Bertie and all the Stanhopes are such wonderfully comic. Eleanor is so sweet & innocent, yet she can judge a man's character better sometimes than those around her, and certainly strives to be a better Christian than most of the clergymen. Even the minor characters like Miss Thorne are skillfully drawn. Just yummy.
I also love AT's little asides and social commentaries, such as the boredom and bother of social niceties, the worship of small children, the inner workings of our vanities. It's the little details that make this novel such a satisfying read.
I'll get around to Dr Thorne sometime this summer. Anyone out there interested in reading it with me, or should I just keep my thoughts to myself? Urquhart?
Looking forward to hearing how you get on with Dr Thorne. I haven't started it yet, either.... I was going to start The Way We Live Now next, but I do miss Barsetshire and am keen to get back there.
I'll also refer you to my comments on Mr Hardin in The Warden thread, but basically, part of me is charmed by Harding's gentleness and goodness, part of me thinks he's just copping out. It's a fine line. I definitely think Dr. Grantly is just an ass for his obtuse inability to see anything beyond blind ambition, especially inappropriate in clergy. I think there's something of an answer/compromise reached in Mr Arabin. He's gentle, almost to a fault, but he also believes in standing up for his principles. It's also interesting how Mr Harding's beliefs have insinuated themselves into Eleanor's consciousness, and even Susan's to some extent.

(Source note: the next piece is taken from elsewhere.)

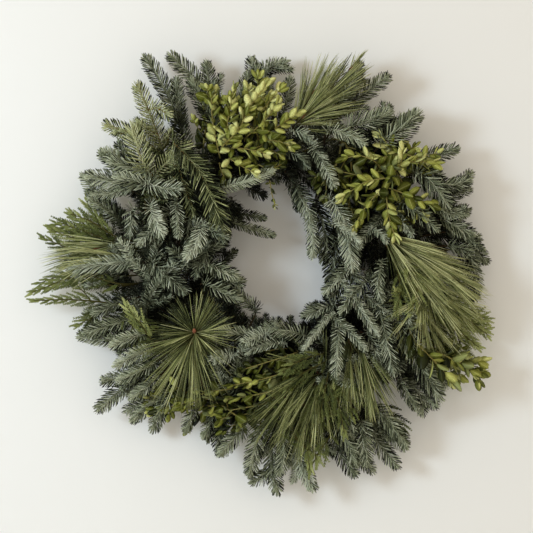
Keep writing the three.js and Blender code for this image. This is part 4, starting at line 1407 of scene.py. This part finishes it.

Good parenting will do that.
Just to keep a trace of the different characters in the book, I tried to classify them according to their degree of sympathy:
1. Mary Bold, Eleanor Bold.
2. Miss Thorne, Bertie Stanhope.
3. Mr Arabin, Mr Harding.
4. Mrs Quiverful, Mr Quiverful.
5. Dr Thorne, Dr Gwynne.
6. Mr Stanhope, Charlotte Stanhope.
7. Dr Grantly, Mrs Grantly.
8. Dr Proudie, Madeline Neroni.
9. Mrs Proudie.
10. Mr Slope.
I hope I forgot nobody. If ever I did, I beg the character to accept my humblest apologies...
I will quibble with rating Mr. Arabin so high. I found him a dreary creature and am still all amazement that Eleanor should have found him so simpatico (as Mme. Neroni would have put it).

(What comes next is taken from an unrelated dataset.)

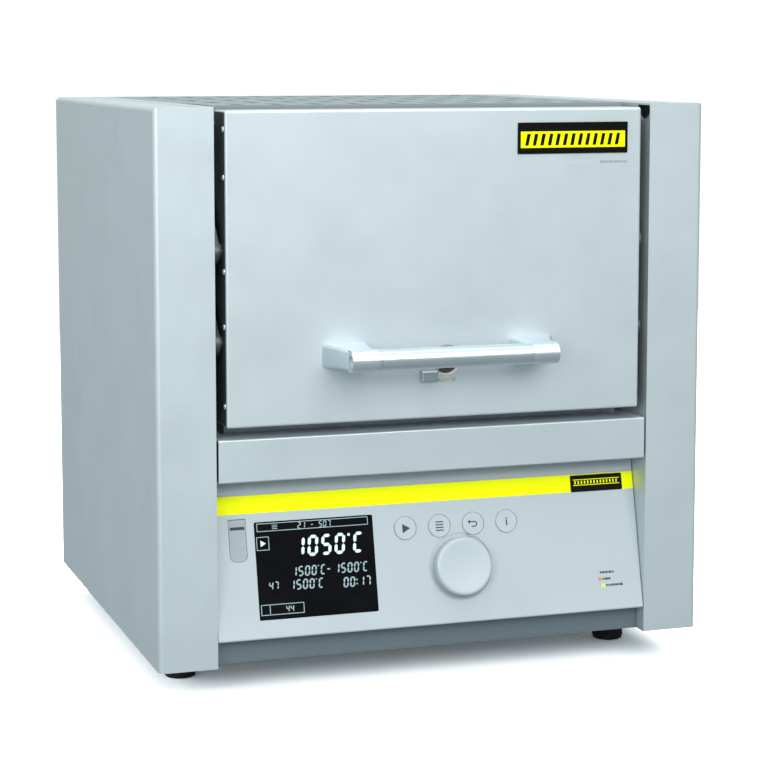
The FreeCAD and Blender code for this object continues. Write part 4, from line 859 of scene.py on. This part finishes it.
# ---------------------------------------------------------------- feet and fasteners
def feet():
    """Ribbed rubber feet with a rounded tread."""
    low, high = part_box("rubber_feet")
    radius = 12 * MM
    height = high.z
    places = [(x, y) for x in (low.x + radius, high.x - radius) for y in (low.y + radius, high.y - radius)]
    profile = [(6.5 * MM, 6 * MM), (6.5 * MM, 0.4 * MM), (6.9 * MM, 0), (9.6 * MM, 0), (10.4 * MM, 0.5 * MM),
               (10.7 * MM, 1.6 * MM)]
    ribs = 5
    for k in range(ribs):
        z = 3.0 * MM + k * (height - 6 * MM) / ribs
        r = radius - 1.1 * MM * (1 - z / height)
        profile += [(r, z), (r, z + 1.8 * MM), (r - 0.6 * MM, z + 2.2 * MM), (r - 0.6 * MM, z + 3.0 * MM)]
    profile += [(radius, height - 2.4 * MM), (radius, height - 0.2 * MM), (3.0 * MM, height - 0.2 * MM),
                (3.0 * MM, 6 * MM), (6.5 * MM, 6 * MM)]

    def build(made):
        for x, y in places:
            add_ring(made, profile, Matrix.Translation((x, y, 0)), 48)
    piece = add_piece("feet", mesh_from("feet", build), RUBBER, "housing", 35)
    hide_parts("rubber_feet")


def add_screw_head(made, plane, radius, height):
    """Domed head, its seat on the plane."""
    dome = [(0, 0), (radius, 0), (radius, height * 0.35)]
    for k in range(1, 6):
        a = math.pi / 2 * k / 5
        dome.append((radius * math.cos(a) * 0.999, height * (0.35 + 0.65 * math.sin(a))))
    dome[-1] = (0, height)
    add_lathe(made, dome, plane, 32)


def rear_screws():
    """Domed heads of the rear panel's screws with their cross slots, in place of the plain ones."""
    low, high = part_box("rear_screws")
    radius = 3.6 * MM
    rows = 4
    pitch = (high.z - low.z - 2 * radius) / (rows - 1)
    heads = [Vector((x, BACK, low.z + radius + k * pitch))
             for x in (low.x + radius, high.x - radius) for k in range(rows)]

    def build_heads(made):
        for place in heads:
            add_screw_head(made, Matrix.Translation(place) @ FACING_REAR, radius, 2.2 * MM)

    def build_slots(made):
        generator = random.Random(7)
        for place in heads:
            turn = Matrix.Rotation(generator.uniform(0, math.pi), 4, "Z")
            plane = Matrix.Translation(place) @ FACING_REAR @ turn
            add_prism(made, cross_outline(1.9 * MM, 0.35 * MM), plane, 1.2 * MM, 2.24 * MM)
    piece = add_piece("rear_screw_heads", mesh_from("rear_screw_heads", build_heads), SCREW,
                      "housing", 50)
    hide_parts("rear_screws")
    add_piece("rear_screw_slots", mesh_from("rear_screw_slots", build_slots), BLACK, "housing")


def rocker_marks():
    """Bar and circle signs on the mains rocker."""
    low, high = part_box("mains_rocker")
    middle = (low + high) / 2
    tilt = ROCKER_TILT
    quarter = (high.z - low.z) * 0.24
    for name, side in (("on", 1), ("off", -1)):
        slope = -tilt + side * -tilt
        rise = 3.6 * MM + quarter * math.tan(tilt)
        place = Vector((middle.x, BACK - ROCKER_PIVOT_DEPTH + rise, middle.z + side * quarter))
        place = rocker_turn(place, middle, -tilt)
        plane = Matrix.Translation(place) @ Matrix.Rotation(slope, 4, "X") @ FACING_REAR
        if name == "on":
            shapes = [rectangle(0, 0, 0.8 * MM, 4.0 * MM)]
        else:
            shapes = [arc_band(0, 0, 1.8 * MM, 0.6 * MM, 0, 179.9),
                      arc_band(0, 0, 1.8 * MM, 0.6 * MM, 180, 359.9)]
        flat_piece("rocker_mark_" + name, shapes, plane, -0.05 * MM, 0.06 * MM, WHITE_INK,
                   "mains_rocker")


def rocker_turn(place, middle, angle):
    """Turns a point about the rocker's pivot line, which runs along x."""
    pivot = Vector((middle.x, BACK - ROCKER_PIVOT_DEPTH, middle.z))
    return pivot + Matrix.Rotation(angle, 3, "X") @ (place - pivot)


# ---------------------------------------------------------------- camera, light, floor
def camera():
    """Long lens, to the left of the front and a little above."""
    yaw, pitch = math.radians(18.47), math.radians(6.48)
    right = Vector((math.cos(yaw), -math.sin(yaw), 0))
    ahead = Vector((math.sin(yaw) * math.cos(pitch), math.cos(yaw) * math.cos(pitch), -math.sin(pitch)))
    up = right.cross(ahead)
    data = bpy.data.cameras.new("camera")
    data.lens, data.sensor_width, data.shift_y = 104.99, 36.0, -0.10
    view = bpy.data.objects.new("camera", data)
    view.location = BODY_MIDDLE + 0.0180 * right + 0.0311 * up - 1.6597 * ahead
    view.rotation_euler = ahead.to_track_quat("-Z", "Y").to_euler()
    bpy.context.scene.collection.objects.link(view)
    bpy.context.scene.camera = view


def area_light(name, place, target, size, power):
    """A rectangular soft light that faces a target."""
    data = bpy.data.lights.new(name, "AREA")
    data.shape = "RECTANGLE"
    data.size, data.size_y = size
    data.energy = power
    light = bpy.data.objects.new(name, data)
    light.location = place
    light.rotation_euler = (Vector(target) - Vector(place)).to_track_quat("-Z", "Y").to_euler()
    bpy.context.scene.collection.objects.link(light)


def split_by_ray(tree, for_others, for_camera, target):
    """On the stage only: the camera sees one shader, and all other rays meet the other."""
    mix = tree.nodes.new("ShaderNodeMixShader")
    path = tree.nodes.new("ShaderNodeLightPath")
    tree.links.new(path.outputs["Is Camera Ray"], mix.inputs[0])
    tree.links.new(for_others, mix.inputs[1])
    tree.links.new(for_camera, mix.inputs[2])
    tree.links.new(mix.outputs[0], target)


def floor_white():
    """White to the camera, with a shade that stays pale, and darker in what the object reflects."""
    surface = Surface("floor_white", (0.88, 0.90, 0.91), 0.7, 0.0, Specular_IOR_Level=0.0)
    surface.tint(surface.ramp(surface.noise(400, 2), 0.4, 0.7, 0.0, 0.04), (0.80, 0.82, 0.84))
    surface.shader.inputs["Emission Color"].default_value = (0.80, 0.95, 1.0, 1)
    surface.shader.inputs["Emission Strength"].default_value = 0.06
    tree = surface.tree
    dull = tree.nodes.new("ShaderNodeBsdfDiffuse")
    dull.inputs["Color"].default_value = (0.20, 0.23, 0.24, 1)
    extra = tree.nodes.new("ShaderNodeBsdfDiffuse")
    extra.inputs["Color"].default_value = (0.92, 0.94, 0.95, 1)
    bright = tree.nodes.new("ShaderNodeAddShader")
    tree.links.new(surface.shader.outputs[0], bright.inputs[0])
    tree.links.new(extra.outputs[0], bright.inputs[1])
    split_by_ray(tree, dull.outputs[0], bright.outputs[0], tree.nodes["Material Output"].inputs["Surface"])
    return surface.material


def surroundings():
    """Pale even light from all round, and pure white behind the object."""
    world = bpy.data.worlds.new("surroundings")
    world.use_nodes = True
    tree = world.node_tree
    ambient = tree.nodes["Background"]
    ambient.inputs["Color"].default_value = (0.88, 0.96, 1.0, 1)
    ambient.inputs["Strength"].default_value = 0.42
    seen = tree.nodes.new("ShaderNodeBackground")
    seen.inputs["Color"].default_value = (1, 1, 1, 1)
    seen.inputs["Strength"].default_value = 1.05
    split_by_ray(tree, ambient.outputs[0], seen.outputs[0], tree.nodes["World Output"].inputs["Surface"])
    bpy.context.scene.world = world


def studio():
    """White surroundings, a bright floor, a soft sun from above and four large soft lights."""
    surroundings()
    size = 3.6
    mesh = mesh_from("floor", lambda made: add_prism(made, rectangle(0, 0, size, size),
                                                     Matrix.Identity(4), -0.02, 0.0))
    mesh.materials.append(floor_white())
    floor = bpy.data.objects.new("floor", mesh)
    bpy.context.scene.collection.objects.link(floor)

    area_light("overhead", (0, 0, 2.4), (0, 0, 0), (4.0, 4.0), 40)
    sun = bpy.data.lights.new("sun", "SUN")
    sun.energy, sun.angle = 1.5, math.radians(8)
    bpy.context.scene.collection.objects.link(bpy.data.objects.new("sun", sun))
    area_light("key", (0.2, -2.2, 1.4), (0, 0, 0.25), (1.8, 1.2), 34)
    area_light("front_fill", (-1.1, -1.6, 0.7), (0, 0, 0.15), (1.2, 0.8), 13)
    area_light("side_fill", (-2.2, 0.1, 1.3), (0, 0, 0.3), (1.6, 1.0), 20)
    bpy.context.scene.view_settings.view_transform = "Standard"


# ---------------------------------------------------------------- making
camera()
give_materials()
display_content()
key_icons()
key_rings()
jog_dial()
panel_marks()
door_badge()
handle_brackets()
handle_grip()
feet()
rear_screws()
rocker_marks()
door_screws()
inlet_mouth()
flap_face()
studio()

Agreed! He seemed to have about as much personality as a jellyfish ;)
Really, what's the point of a bishop if he can't just tell parish-level clergy what to do?
In particular I'm bemused by the juxtaposition of bishop and dean of a cathedral. And the various cathedral offices? Fuggudabowdit. Can't someone just do an org chart? ;-)

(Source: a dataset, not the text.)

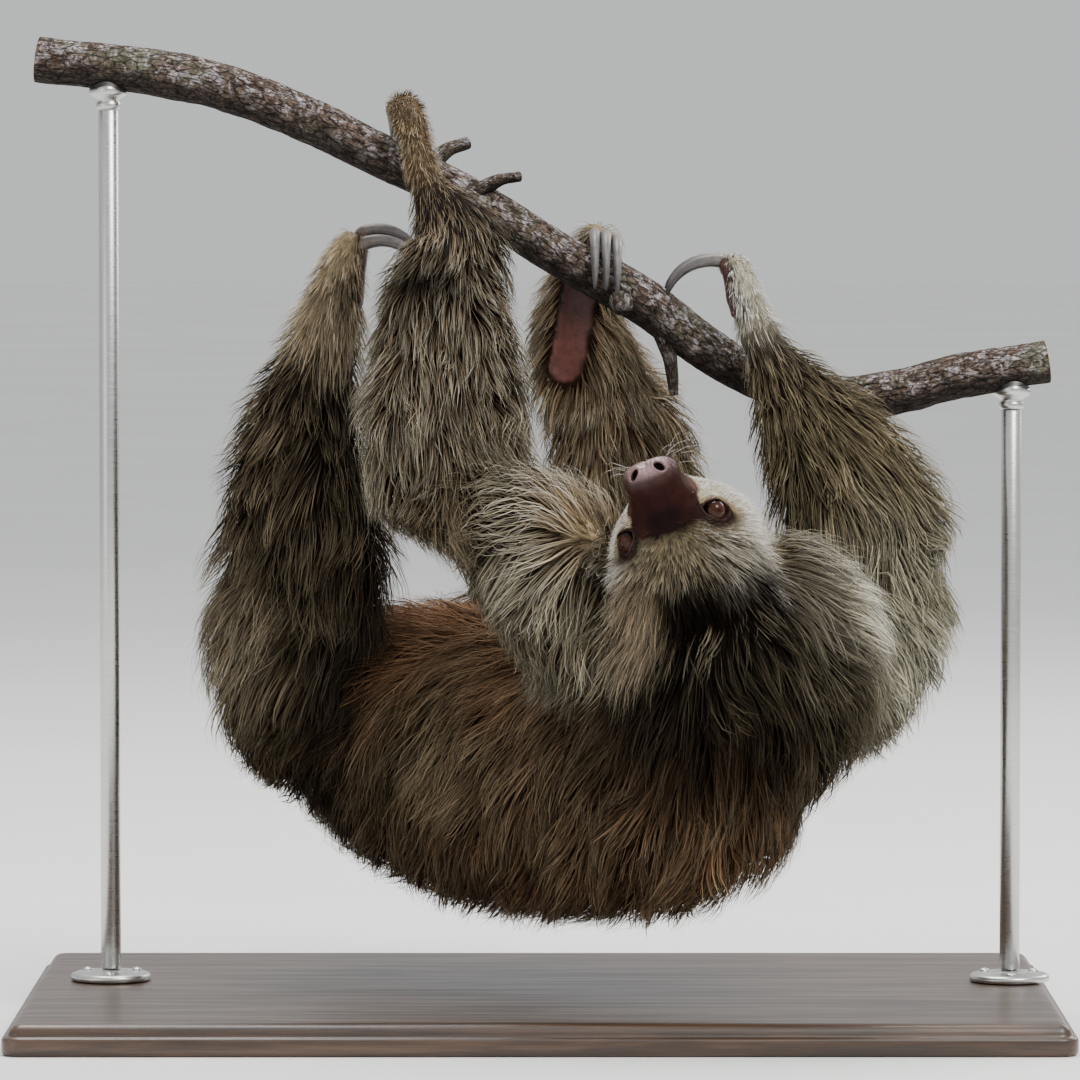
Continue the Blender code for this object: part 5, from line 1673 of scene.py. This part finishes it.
def make_camera():
    """The camera, a little above level and far off, aimed at the middle of the animal."""
    lens = bpy.data.cameras.new("camera")
    lens.sensor_width, lens.lens = 36.0, CAMERA_LENS
    lens.clip_end = 100.0
    back = Vector((0, -math.cos(CAMERA_HEIGHT_ANGLE), math.sin(CAMERA_HEIGHT_ANGLE)))
    made = new_object("camera", lens)
    aim(made, CAMERA_AIM + back * CAMERA_DISTANCE, -back)
    bpy.context.scene.camera = made


# ------------ settings, operators and panel
def colour_setting(name, description, default):
    """A linear colour in the panel."""
    return FloatVectorProperty(name=name, description=description, default=default, size=3, min=0.0, max=1.0,
                               subtype="COLOR")


class SlothStage(bpy.types.PropertyGroup):
    """The floor and the light."""

    floor_colour: colour_setting("Floor colour", "Colour of the plain floor", (0.84, 0.84, 0.83))
    sky_colour: colour_setting("Sky colour", "Colour of the even light from all round", (0.97, 0.985, 1.0))
    sky: FloatProperty(name="Sky", description="Strength of the light from all round", default=0.80, min=0.0)
    light: FloatProperty(name="Lamps", description="Strength of the lamps, as a factor", default=1.0, min=0.0,
                         subtype="FACTOR", soft_max=3.0)


class SlothStand(bpy.types.PropertyGroup):
    """The display stand."""

    wood_colour: colour_setting("Board colour", "Stain of the base", (0.085, 0.046, 0.026))
    rod_radius: FloatProperty(name="Rod radius", description="Radius of both rods, up to that of the frame",
                              default=0.0065, min=0.003, max=0.0065, unit="LENGTH")


class SlothBranch(bpy.types.PropertyGroup):
    """The cut branch."""

    bark_colour: colour_setting("Bark colour", "Colour of the bark's ridges", (0.135, 0.092, 0.068))
    moss_colour: colour_setting("Moss colour", "Colour of the thin moss on it", (0.100, 0.102, 0.066))
    lichen_colour: colour_setting("Lichen colour", "Colour of the pale lichen", (0.34, 0.31, 0.31))
    relief: FloatProperty(name="Relief", description="Height of the bark's ridges", default=0.0016, min=0.0,
                          max=0.003, unit="LENGTH")


class SlothBody(bpy.types.PropertyGroup):
    """Bare skin, claws and eyes."""

    muzzle_colour: colour_setting("Muzzle colour", "Colour of the bare muzzle", (0.017, 0.0036, 0.0027))
    sole_colour: colour_setting("Sole colour", "Colour of the bare soles and palms", (0.170, 0.055, 0.044))
    claw_colour: colour_setting("Claw colour", "Colour of the claws' horn", (0.145, 0.135, 0.130))
    iris_colour: colour_setting("Iris colour", "Colour of the irises", (0.046, 0.0145, 0.0065))


class SlothCoat(bpy.types.PropertyGroup):
    """The coat."""

    density: FloatProperty(name="Density", description="Number of tufts, as a factor", default=1.0, min=0.05,
                           max=1.5, subtype="FACTOR")
    length: FloatProperty(name="Length", description="Length of the tufts, as a factor", default=1.0, min=0.3,
                          max=1.2, subtype="FACTOR")
    width: FloatProperty(name="Tuft half width", description="Half width of the widest tufts", default=0.0008,
                         min=0.0002, max=0.002, precision=5, unit="LENGTH")
    belly_colour: colour_setting("Belly colour", "Rust tone of the belly", TONES["rust"])
    flank_colour: colour_setting("Flank colour", "Brown tone of the flanks", TONES["brown"])
    limb_colour: colour_setting("Limb colour", "Buff tone of the limbs", TONES["buff"])
    cheek_colour: colour_setting("Cheek colour", "Cream tone of the cheeks", TONES["cream"])


class SLOTH_OT_stage(bpy.types.Operator):
    """Makes the floor, the lights and the camera"""

    bl_idname = "sloth.make_stage"
    bl_label = "Stage"

    def execute(self, context):
        make_floor()
        make_lights()
        make_camera()
        return {"FINISHED"}


class SLOTH_OT_stand(bpy.types.Operator):
    """Makes the board, the rods and the cradles of the display stand"""

    bl_idname = "sloth.make_stand"
    bl_label = "Stand"

    def execute(self, context):
        make_board()
        make_rods()
        return {"FINISHED"}


class SLOTH_OT_branch(bpy.types.Operator):
    """Makes the cut branch with its bark and twigs"""

    bl_idname = "sloth.make_branch"
    bl_label = "Branch"

    def execute(self, context):
        make_branch()
        return {"FINISHED"}


class SLOTH_OT_skin(bpy.types.Operator):
    """Makes the skin of the body and head"""

    bl_idname = "sloth.make_skin"
    bl_label = "Skin"

    def execute(self, context):
        make_skin()
        return {"FINISHED"}


class SLOTH_OT_eyes(bpy.types.Operator):
    """Makes both eyes"""

    bl_idname = "sloth.make_eyes"
    bl_label = "Eyes"

    def execute(self, context):
        make_eye(-1, "eyeball_left", "eye_left")
        make_eye(1, "eyeball_right", "eye_right")
        return {"FINISHED"}


class SLOTH_OT_claws(bpy.types.Operator):
    """Makes the two claws of each hand and the three of each foot"""

    bl_idname = "sloth.make_claws"
    bl_label = "Claws"

    def execute(self, context):
        for paw, (start, heading, bend, turn) in CLAWS.items():
            for i, shift in enumerate(CLAW_SPREAD[paw], 1):
                make_claw(f"horn_{paw}_{i}", f"claw_{paw}_{i}", np.add(start, shift), heading, bend, turn)
        return {"FINISHED"}


class SLOTH_OT_coat(bpy.types.Operator):
    """Makes the coat, part by part, and the whiskers"""

    bl_idname = "sloth.make_coat"
    bl_label = "Coat"

    def execute(self, context):
        for part in PARTS:
            make_part_coat(part)
        make_head_coat()
        make_whiskers()
        return {"FINISHED"}


SETTINGS = {"sloth_stage": SlothStage, "sloth_stand": SlothStand, "sloth_branch": SlothBranch,
            "sloth_body": SlothBody, "sloth_coat": SlothCoat}
OPERATORS = [SLOTH_OT_stage, SLOTH_OT_stand, SLOTH_OT_branch, SLOTH_OT_skin, SLOTH_OT_eyes, SLOTH_OT_claws,
             SLOTH_OT_coat]


class SLOTH_PT_panel(bpy.types.Panel):
    """Settings and buttons for each group of pieces"""

    bl_idname = "SLOTH_PT_panel"
    bl_label = "Two-Toed Sloth"
    bl_space_type = "VIEW_3D"
    bl_region_type = "UI"
    bl_category = "Sloth"

    def draw(self, context):
        for group, kind in SETTINGS.items():
            box = self.layout.box()
            for setting in kind.__annotations__:
                box.prop(getattr(context.scene, group), setting)
        for operator in OPERATORS:
            self.layout.operator(operator.bl_idname)


def register():
    for kind in (*SETTINGS.values(), *OPERATORS, SLOTH_PT_panel):
        bpy.utils.register_class(kind)
    for group, kind in SETTINGS.items():
        setattr(bpy.types.Scene, group, PointerProperty(type=kind))


def unregister():
    for group in SETTINGS:
        delattr(bpy.types.Scene, group)
    for kind in reversed((*SETTINGS.values(), *OPERATORS, SLOTH_PT_panel)):
        bpy.utils.unregister_class(kind)


def main():
    """Makes every piece in order."""
    register()
    bpy.ops.sloth.make_stage()
    bpy.ops.sloth.make_stand()
    bpy.ops.sloth.make_branch()
    bpy.ops.sloth.make_skin()
    bpy.ops.sloth.make_eyes()
    bpy.ops.sloth.make_claws()
    bpy.ops.sloth.make_coat()


if __name__ == "__main__":
    main()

Enjoyed the rare (for Americans) opportunity to sit in 18th and 19th century box pews last week in Boston. Was downtown doing research and then stayed for a few days to see relatives (I grew up there) so I stopped in at the Old North Church a couple of times (always a favorite), poked around the Old South Meetinghouse and listened to the organist practicing in King's Chapel (which is complete with the royal governor's heavily upholstered and draped pew but sadly lacking in a steeple, as the money ran out and the king wouldn't fork over any more). Then I indulged in the not rare for Americans opportunity to overeat - the Modern Pastry Shop on Hanover Street for torrone and cookies, Salumeria Italiana for olive oil and prosciutto ($21 a pound!), out to Needham to Sweet Basil's for their splendid bolognese over pappardelle, the old Sherborn Inn and a steak on Saturday ...
Well, THAT got a bit off-thread.
And it's about time people realized what a snake that Thomas Jefferson was. I've never liked him for what he did to my Massachusetts homey!
I think John Adams would have like Trollope. Both are men who weren't afraid to look at the rather seamy underside of society and use plain language to describe it. They often got into trouble for their blunt and forceful language in "company." I've had the same problem myself! New Englanders don't usually bother to mince words.